Chorangiosis Implicated in Pregnant Women Infected with Malaria

A passing remark launched the project that will be described at the Experimental Biology 2013 conference in Boston on Monday. A poster, presented by undergraduate Ashley McMichael from Albany State University, has preliminary data that hint that there is an association between a rare pregnancy condition and malaria.

The remark that launched the project was made by a collaborator of Julie Moore, a malaria expert at the University of Georgia. Moore was visiting her collaborator, pediatric pathologist Carlos Abramowsky at Children’s Healthcare of Atlanta (affiliated with Emory University), armed with placental tissue slides collected from women living in western Kenya, a region where malaria is rampant. While viewing the slides, Moore recalls Abramowsky commenting, “Wow, this is a really interesting case of chorangiosis.” And her reaction was, “Oh, what is chorangiosis?”

Chorangiosis is a rare condition in pregnant women who experience low blood-oxygen levels. The low oxygen levels can be brought on by illnesses, smoking or living at high altitudes. The low oxygen levels in the mother’s blood leaves the fetus demanding better access to oxygen so the placenta swings into action by forming more blood vessels. But babies born with a placenta exhibiting chorangiosis have a high risk for low birth weight and other complications. There aren’t any methods available to test for chorangiosis so clinicians have no way of knowing ahead of time if a woman or her fetus is in trouble.

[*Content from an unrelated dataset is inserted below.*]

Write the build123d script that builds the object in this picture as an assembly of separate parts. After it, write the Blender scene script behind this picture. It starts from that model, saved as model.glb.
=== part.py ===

Moore read up on chorangiosis. Then “I sat down with more tissue sections and realized that there were quite a few more cases of this,” she says. Moore found the connection between chorangiosis and malaria tantalizing. The effects of malaria on the placenta have been “studied by pathologists since the early 20th century,” she says. But, she adds, no one had ever mentioned seeing chorangiosis in pregnant women infected with malaria.

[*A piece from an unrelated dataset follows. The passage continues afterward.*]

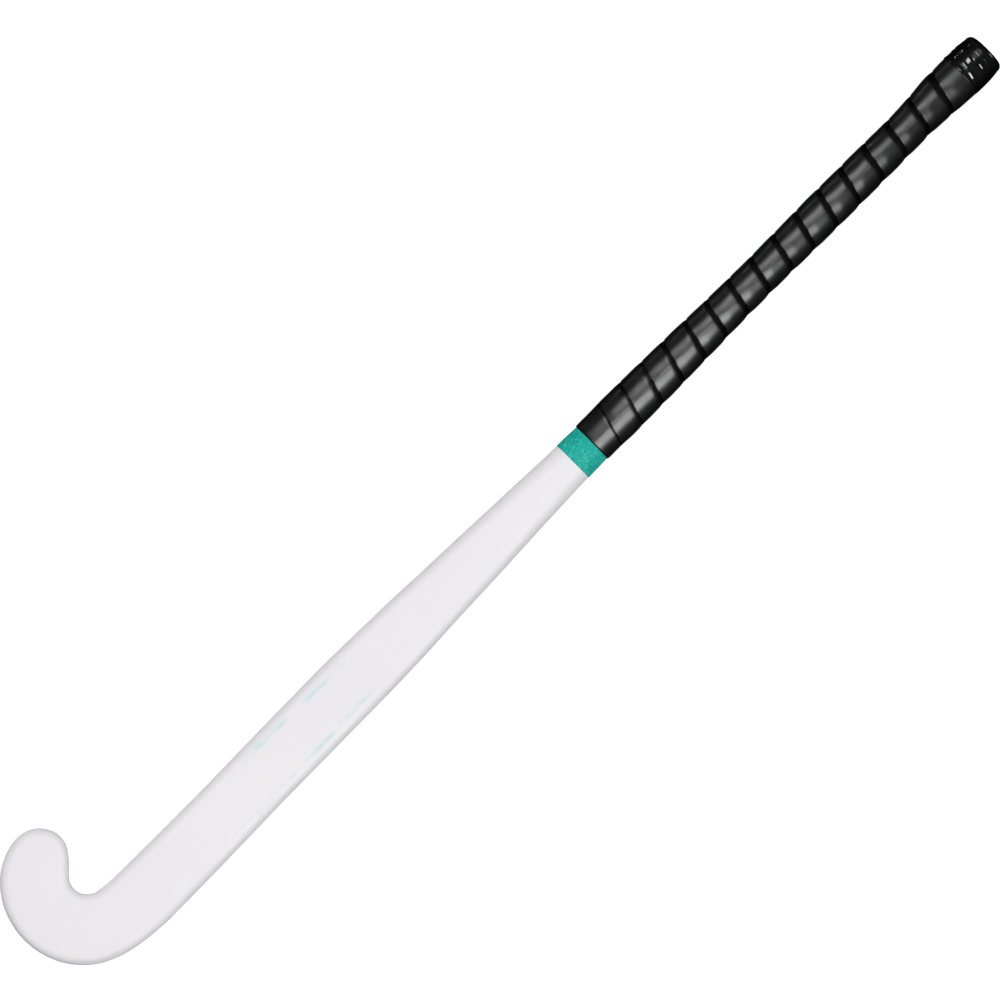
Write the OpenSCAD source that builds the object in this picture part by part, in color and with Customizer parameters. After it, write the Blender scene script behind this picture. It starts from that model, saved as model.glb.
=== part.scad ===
// Field hockey stick: a hollow moulded laminate with a curved hook head,
// foam and rubber cores, a wound cushion grip and a plugged butt.
// It lies on its rounded back with the flat playing face up.
// Flat layout before it is bowed: x runs from the centre of the hook's bend
// to the butt, +y is the toe side, z = 0 is the playing face.

/* [Stick] */
// Length from the butt to the outside of the hook
stick_len = 927; // [900:1:965]
// How far the handle is bent back from the head, in degrees
bow_deg = 8; // [4:0.5:9]
// Roll of the stick as it rests on its back and toe, in degrees
lie_roll = -7.2; // [-8:0.01:8]
// Pitch of the stick as it rests on its bow, in degrees
lie_pitch = 1.2; // [-4:0.01:4]

/* [Head] */
// Radius of the inside of the hook's bend
crook_r = 12; // [11:0.5:14]
// Width of the head across the bend
head_w = 50; // [48:0.5:52]
// Thickness of the head at the bend
head_t = 20; // [18:0.5:21]
// How far the toe reaches past the end of the bend
toe_len = 34.4; // [30:0.2:38]
// How far the head's centreline turns, in degrees
hook_turn = 135; // [130:1:140]

/* [Shaft and handle] */
// Thickness of the laminate wall
wall = 2.8; // [2.2:0.1:3.2]
// Thickness of the web between the two channels of the shaft
rib_t = 1.6; // [1:0.1:3]
// Thickness of the shaft where the grip starts
shaft_t = 25.5; // [24:0.5:27]

/* [Grip] */
// Thickness of the cushion tape at the middle of a turn
tape_t = 1.75; // [1.5:0.05:2]
// Depth of the groove between two turns
groove = 0.8; // [0.3:0.05:1]
// Thickness of the coloured collar band
collar_t = 0.3; // [0.2:0.05:0.5]
// Thickness of the finishing tape at the butt
finish_t = 0.45; // [0.3:0.05:0.6]
// Thickness of the cap's flange past the end of the tube
cap_t = 7.4; // [6:0.2:9]

/* [Hidden] */

head_r = crook_r + head_w / 2;             // centreline radius of the bend
out_r = crook_r + head_w;                  // outside of the bend
kx = (stick_len - out_r) / 865;            // stretches the straight part
butt_x = stick_len - out_r;                // flat end of the cap
tube_end = butt_x - cap_t;                 // end of the laminate tube
bend_end = 270 - hook_turn;                // direction of the toe's last arc ring

// Width of the laminate along the stick, and how far its middle lies off the
// handle's axis.
width_tab = [[0, 49.9], [9, 48.8], [22, 49], [37, 48.5], [65, 48], [94, 47.7],
    [122, 47.4], [162, 47.4], [192, 47.6], [222, 47.7], [250, 47.2],
    [264, 46.6], [285, 45.2], [306, 43.4], [320, 42], [356, 39.4],
    [391, 36.3], [427, 33.4], [448, 31.8], [462, 31.2], [471, 30.4], [480, 29.5],
    [510, 29.4], [525, 29.2], [540, 29], [561, 28.1], [580, 27.2], [600, 26.2],
    [620, 25.4], [640, 25.2], [665, 25.5], [700, 26.4], [745, 26], [780, 25.4],
    [792, 25.5], [807, 27], [818, 28.8], [830, 29.8], [841, 30.3], [850, 29.7],
    [860, 28.2]];
drift_tab = [[0, -2.5], [9, -3.4], [22, -3.9], [62, -3.8], [102, -3.3],
    [142, -2.5], [182, -1.9], [222, -1.3], [262, -1.2], [312, -0.7],
    [362, -0.5], [412, -0.15], [462, 0]];
// Thickness, and the two radii of the face's edges and of the back's edges.
thick_tab = [[0, 0], [22, 0.2], [90, 0.45], [170, 0.65], [270, 0.8],
    [370, 0.95], [427, 1], [497, 1], [607, 0.73], [792, 0.73], [818, 1.05],
    [847, 1.3], [860, 1.3]];
edge_y_tab = [[0, 6.5], [260, 6.8], [360, 7.8], [420, 9.2], [455, 11.6],
    [480, 12.8], [560, 13.2], [860, 14]];
edge_z_tab = [[0, 6], [260, 6.4], [360, 7.4], [420, 9], [455, 11.2], [480, 12],
    [560, 12], [860, 13]];
back_y_tab = [[0, 13], [40, 17], [120, 20], [262, 20], [320, 18], [440, 14.2],
    [480, 14], [860, 14]];
corner_tab = [[0, 2.5], [60, 2.3], [420, 2.3], [480, 2.12], [860, 2.12]];
// Extra thickness of the grip's first turns, where the tape starts doubled.
tape_tab = [[471, -0.35], [488, 0], [497, 0.35], [515, 0.2], [535, 0],
    [830, 0], [841, -0.05]];
// How far the bend's outside lies off its centreline, by direction.
heel_tab = [[-225, -1.3], [-205, -0.6], [-180, -0.1], [-150, 0.2], [-130, -0.1],
    [-115, -1], [-102, -1.4], [-90, -0.6]];

// Places along the stick that have a ring of points.
straight_xs = [9, 22, 37, 58, 80, 104, 128, 152, 176, 200, 224, 246, 264, 280,
    296, 312, 330, 350, 372, 396, 422, 440, 452, 461, 471, 482, 512, 540, 570,
    600, 640, 700, 748, 792, 807, 818, 830, 841, 850];
toe_as = [1, 0.98, 0.945, 0.89, 0.81, 0.71, 0.57, 0.39, 0.19];
bend_steps = 9;
grip_step = 5.2;
collar_a = 452;
collar_b = 471;
finish_a = 841;
plug_a = 792;

function sq(v) = v * v;
function zero_up(v) = max(v, 0);
function sup(v, p) = pow(zero_up(v), 2 / p);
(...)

Over the decades, research into malaria in pregnant women has shown that the placenta is affected during the disease. Plasmodium falciparum is the parasite responsible for much of the malaria cases in Africa. One of the things the parasite does is hijack the red blood cells and export some of its own proteins onto the surface of the cells to make them stickier. The sticky cells cling onto blood vessels. The parasite does this to avoid getting cleared out in the spleen, whose function is to get rid of abnormal blood cells. But in the case of the pregnant women, the placenta becomes another spot where the parasite-modified blood cells stick like insects to flypaper.

Moore was interested in seeing if the accumulation of the parasite-infected blood cells in the placenta triggered chorangiosis. The timing was such that McMichael was about to start a summer rotation in Moore’s lab through an undergraduate education program funded by the National Science Foundation. So Moore tasked McMichael and a technician, Samantha Burton, to see if blood vessel growth in the placenta could be observed in women who were infected with malaria. McMichael and Burton developed a painstaking microscopy assay that allowed them to score how many fetal blood vessels they saw in each placenta sample.

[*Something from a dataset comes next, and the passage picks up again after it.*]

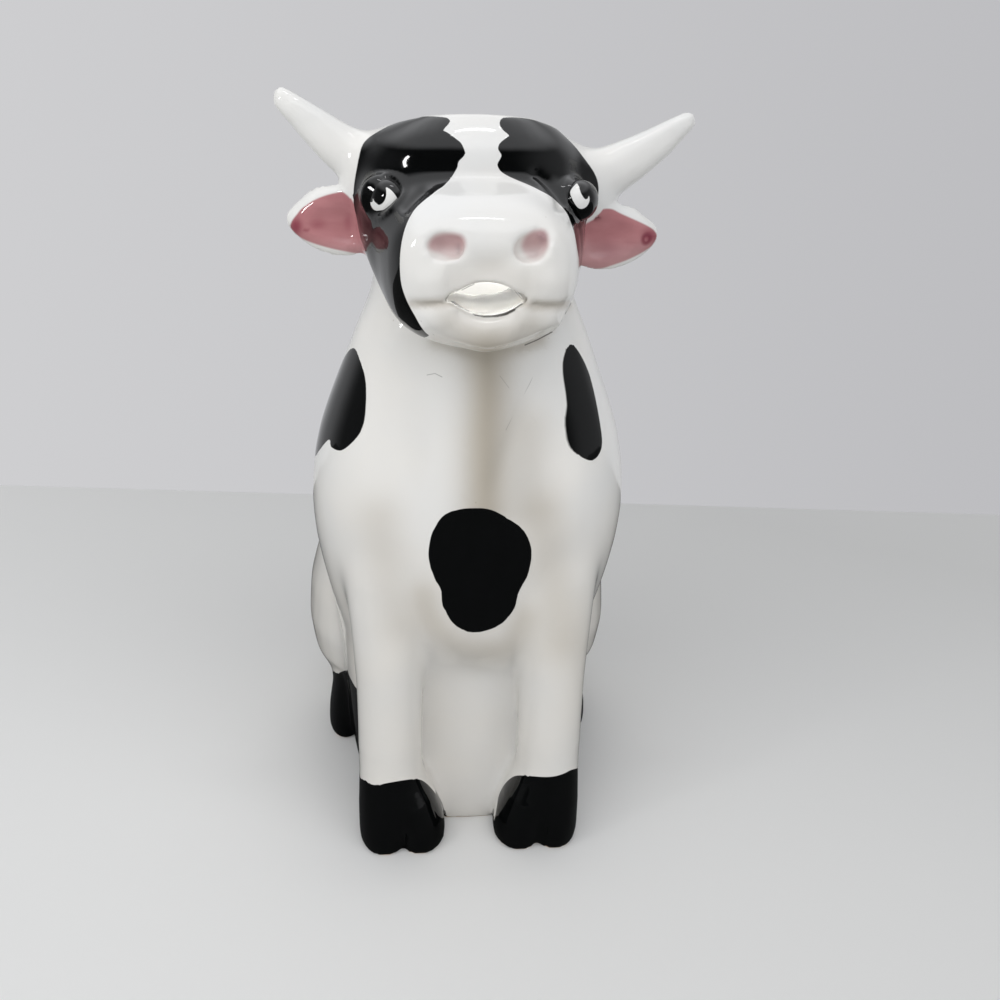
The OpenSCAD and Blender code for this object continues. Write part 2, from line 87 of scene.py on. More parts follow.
# lengths in mm, angles in degrees, and the photograph's width and height in pixels
view = dict(place=(-15.27, -236.47, 160.0), down=21.0, turn=-6.0, roll=1.7, lens=36.0, sensor=36.0, nearest=10,
            photo=1000)
cameraData = bpy.data.cameras.new("camera")
cameraData.lens = view["lens"]
cameraData.sensor_width = view["sensor"]
cameraData.clip_start = view["nearest"] * mm
camera = newObject("camera", cameraData)
camera.matrix_world = (Matrix.Translation(Vector(view["place"]) * mm)
                       @ Matrix.Rotation(math.radians(view["turn"]), 4, "Z")
                       @ Matrix.Rotation(math.radians(90 - view["down"]), 4, "X")
                       @ Matrix.Rotation(math.radians(view["roll"]), 4, "Z"))
scene.camera = camera
eyePoint = Vector(view["place"]) * mm
toCamera = np.array(camera.matrix_world.inverted())
middlePixel = view["photo"] / 2
lensPixels = view["photo"] * view["lens"] / view["sensor"]


def onPhoto(places):
    # where each place, in mm, lies on the photograph, and the mm that a pixel covers there
    seen = np.c_[places * mm, np.ones(len(places))] @ toCamera.T
    far = -seen[:, 2]
    return (middlePixel + lensPixels * seen[:, 0] / far, middlePixel - lensPixels * seen[:, 1] / far,
            far / (lensPixels * mm))


print("ware")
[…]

Although the data are preliminary and yet to undergo peer review, Moore says that they have seen a statistically significant increase in the number of blood vessels in the placenta of women who had full-blown malaria during the late stages of the pregnancy compared with those women who either were not infected or had an infection earlier in the pregnancy. “We are convinced that we are seeing an association between an active malarial infection and enhancement of blood vessels,” says Moore.

McMichael will present the team’s findings at 12:25 Monday, April 22, at the annual meeting of the American Society for Biochemistry and Molecular Biology, which is being held in conjunction with the EB2013 conference.

Moore explains that the ultimate goal is to understand the molecular mechanisms involved so that researchers can develop ways to diagnose chorangiosis and other indicators of placental and fetal distress in pregnant, malaria-infected women. Moore says, “We have to understand the pathologies before we can figure out novel ways of testing for them.”